6. Eldercare/Orphanage in Iraq
Bennett told the genuinely inspiring story of a U.S.-funded project in Iraq – a country with great needs across all generations: an orphanage that also provides eldercare . Our desire to help people is a human desire, and not one that is not age-specific (why do we isolate the homeless from orphans, and orphans from their elders?), and it turns out that the best way to help people in need may be to let them help each other. Bennett shared an inspiring video that tells a story how love and design can reinforce human dignity.
7. After Cicely
Bennett began his talk with a travelogue. On an IDEO trip to China, he found himself transfixed by the early-morning exercise of old people in a park: no, not tai chi, but ballroom dancing. The free spirit of these dancers brought tears to Bennett’s eyes, not because he hoped to feel that way when we was old, but because he hopes to feel that way now. By isolating old people and their needs we forget how inspiring they can be to those of us who know (at least deep inside) that we are headed their way.

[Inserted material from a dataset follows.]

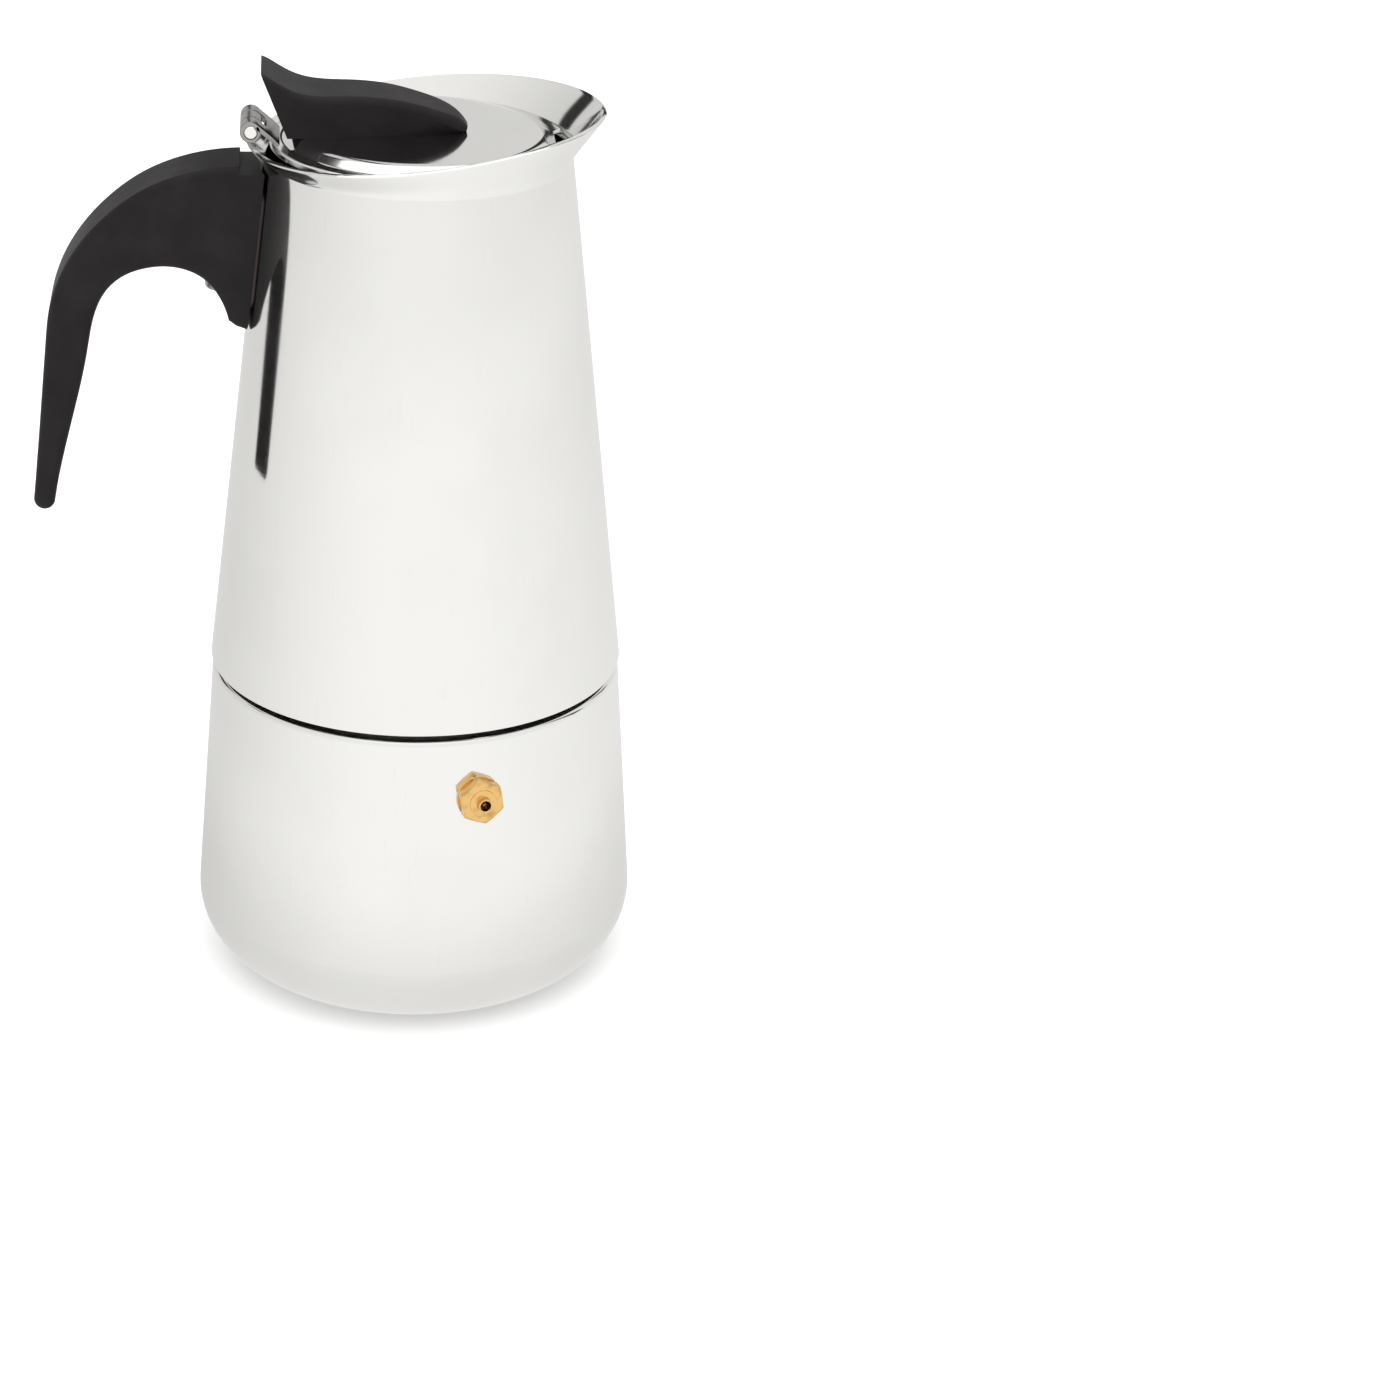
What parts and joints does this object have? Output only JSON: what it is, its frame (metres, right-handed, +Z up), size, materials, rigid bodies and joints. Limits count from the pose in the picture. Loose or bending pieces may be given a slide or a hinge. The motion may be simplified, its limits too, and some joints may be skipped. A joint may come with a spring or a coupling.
{
  "type": "moka pot",
  "caption": "Stovetop coffee maker: a boiler with a safety valve, a funnel, and a screw-on jug with a hinged lid, a hook handle and a pouring lip.",
  "frame": {"origin": "centre of the base, on the surface the pot stands on", "axes": "+Z up, +X towards the pouring lip, handle and lid hinge towards -X"},
  "size_m": [0.1404, 0.106, 0.2198],
  "materials": {
    "polished_steel": "mirror polished",
    "pressed_steel": "satin, as pressed",
    "brass": "turned and polished",
    "black_plastic": "fine moulded grain",
    "silicone": "smooth",
    "spring_steel": "drawn wire"
  },
  "bodies": {
    "boiler": {"boiler_shell": "polished_steel", "valve_body": "brass", "valve_washer": "silicone", "valve_nut": "brass", "valve_retainer": "brass"},
    "valve_poppet": {"valve_poppet": "brass", "valve_spring": "spring_steel"},
    "funnel": {"funnel_basket": "pressed_steel", "funnel_stem": "pressed_steel", "funnel_screen": "pressed_steel"},
    "gasket": {"gasket": "silicone"},
    "filter_plate": {"filter_plate": "pressed_steel"},
    "jug": {"jug_shell": "polished_steel", "jug_floor": "pressed_steel", "riser_tube": "pressed_steel", "riser_cap": "pressed_steel", "handle_bracket": "polished_steel", "handle": "black_plastic", "handle_screw": "pressed_steel", "hinge_bracket": "polished_steel", "hinge_pin": "polished_steel"},
    "lid": {"lid": "polished_steel", "lid_knob": "black_plastic", "knob_screws": "pressed_steel"}
  },
  "joints": [
    {"name": "valve_lift", "type": "slide", "parent": "boiler", "child": "valve_poppet", "axis": [0.2582, -0.9634, 0.0717], "range_m": [0, 0.0008], "stiffness_N_per_m": 500, "springref_m": -0.0022},
    {"name": "jug_lift_off", "type": "slide", "parent": "boiler", "child": "gasket", "axis": [0, 0, 1], "range_m": [0, 0.18]},
    {"name": "funnel_lift", "type": "slide", "parent": "boiler", "child": "funnel", "axis": [0, 0, 1], "range_m": [0, 0.09]},
    {"name": "jug_screw_rise", "type": "slide", "parent": "gasket", "child": "filter_plate", "axis": [0, 0, 1], "range_m": [0, 0.00455]},
    {"name": "jug_turn", "type": "hinge", "parent": "filter_plate", "child": "jug", "pos_m": [0, 0, 0.08], "axis": [0, 0, 1], "range_deg": [0, 540]},
    {"name": "lid_hinge", "type": "hinge", "parent": "jug", "child": "lid", "pos_m": [-0.0373, 0, 0.2063], "axis": [0, -1, 0], "range_deg": [0, 125]}
  ],
  "couplings": [
    {"joint": "jug_screw_rise", "follows": "jug_turn", "m_per_rad": 0.00047746},
    {"joint": "funnel_lift", "follows": "jug_lift_off", "ratio": 0.5}
  ]
}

Bennett also shared clips from a deeply moving video, “After Cicely,” that is about palliative care in Asia – but really about death. It sounds morbid, but it is moving, and it left me with a reminder about marketing: the most successful new products will always inspire our highest goals, and what we ultimately seek as we prepare for our final chapter is not much different than what we seek today.
Conclusion
I’ve always been surprised that often marketers and designers feel so removed from the consumers who are their partners. And it’s hard to connect with others if you can’t find part of them in yourself.
That failure to connect seems sharper than ever in the world of serving the aging population, where the best way to generate business, loyalty and growth from aging consumers may be recognizing that they are not so different from yourself.